The Firm provides discretionary advisory services to the relevant Clients in respect of their
respective Client Accounts. The Firm actively manages the relevant Client Accounts, using a
combination of relative value, macro, tail risk and volatility strategies. The Firm trades in a
proprietary trading style with a short term orientation. In employing its investment strategies on
behalf of the Client Accounts, the Firm seeks to structure a diversified investment portfolio,
subject to pre-defined limits. The Firm invests primarily in the most liquid G7 markets. The Firm
structures the Client Accounts’ portfolios to comprise long and/or short positions. The Firm has
the flexibility to move between strategies and markets as it perceives opportunities to arise and
aims to profit from opportunities in financial assets in the major markets using a wide range of
trading and investment instruments, including, but not limited to, debt securities and obligations
(which may be below investment grade and rated or unrated), listed and unlisted equities,
equity-linked securities and equity indices, collective investment schemes (which may be open-
ended or closed-ended, listed or unlisted and/or may employ leverage), currencies, physical
commodities (including bullion), futures, options, warrants, swaps and other derivative
instruments. Derivative instruments may be exchange-traded or over-the-counter. The Firm’s
investment approach for certain Master Funds includes the use of significant leverage as
appropriate given market liquidity conditions prevailing. The Firm’s investment approach for
other Clients may also include the use of leverage. The Firm uses risk control techniques to
seek to protect the capital of each Client Account. The Firm also provides discretionary
investment advisory services in relation to the Client’s trade financing, which involves investing
in repurchase agreements. The discretionary investment advisory services provided by the Firm
to each Client are intended to comport with such Client’s investment objectives, approach and
restrictions, which are more fully described in the relevant Fund’s offering documents and the
SMA IMA, as applicable.
See Item 8 of this Brochure for further details regarding the Firm’s investment strategies and
methods of analysis.
In relation to each Fund, this Brochure refers to select information from the Fund’s offering
documents, but does not provide all the information which a prospective investor would require
prior to making an investment in the Fund. Any potential investment in the relevant Fund should
be evaluated solely on the basis of the information and representations contained in the Fund’s
offering and subscription documents. Where the context requires, certain disclosures herein
relate solely to the relevant Fund’s feeder funds.

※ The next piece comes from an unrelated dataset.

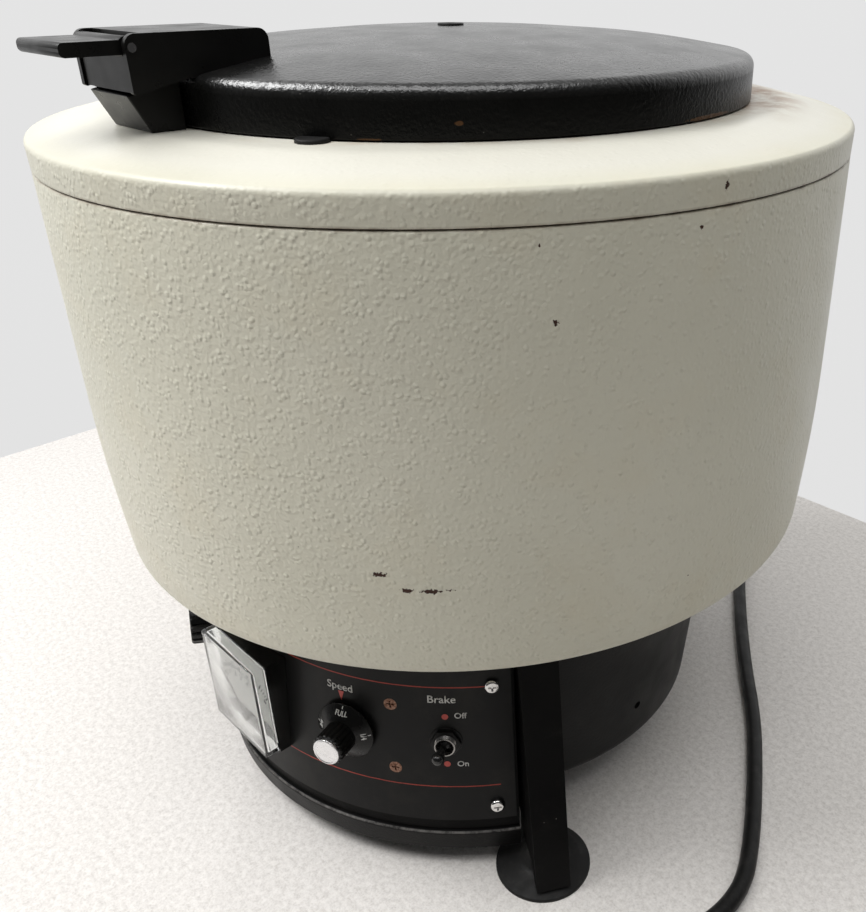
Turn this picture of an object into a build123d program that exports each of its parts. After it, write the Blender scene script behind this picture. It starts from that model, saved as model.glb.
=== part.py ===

This Brochure generally includes information about the Firm and its relationships with its
affiliates and its clients. While much of this Brochure applies to all of the Firm’s affiliates and
clients, certain information included herein applies to a specific client or affiliate only. This
Brochure does not constitute an offer to sell or solicitation of an offer to buy any securities. The
securities of the Funds are offered and sold on a private placement basis under exemptions
promulgated under the Securities Act of 1933, as amended (the "Securities Act"), and other
exemptions of similar import under US state laws and the laws of other jurisdictions where any
offering may be made. The securities of the Funds are generally offered on a private placement
basis to (a) non-US Persons in accordance with Regulation S of the Securities Act, and subject
to certain other conditions, which are fully set forth in the offering documents for the Fund and
(b) on a private placement basis, pursuant to Section 3(c)(7) of the Investment Company Act
of 1940, as amended (the “Investment Company Act”), to US Persons who are "accredited
investors" as defined under the Securities Act and "qualified purchasers" as defined under the
Investment Company Act, and subject to certain other conditions, which are set forth in the
offering documents for the Funds. Persons reviewing this Brochure should not construe this as
an offer to sell or solicitation of an offer to buy the securities of the Funds. Any such offer or
solicitation will be made only by means of a confidential private placement memorandum.
Assets Under Management
As at December 31, 2023, the Firm managed on a discretionary basis $101,117.59 million in
client assets, which represents the sum of a portion of each Client’s gross asset value
attributable to the Firm. Margining, cash management and foreign exchange hedging for each
Client is conducted with respect to the Client’s entire portfolio and cannot be attributed to any
particular segregated portion thereof, such as the Client Account. Accordingly, the value of the
Firm’s discretionary client assets noted above is calculated by first determining the value of
each Client Account’s gross assets (“Account GAV”) and then adding up the Account GAVs for
all Client Accounts of the Firm. The Account GAV for each Client Account is calculated by first
determining the percentage of the relevant Client’s total net assets that is managed by the Firm
and then multiplying the Client’s total gross assets by such percentage.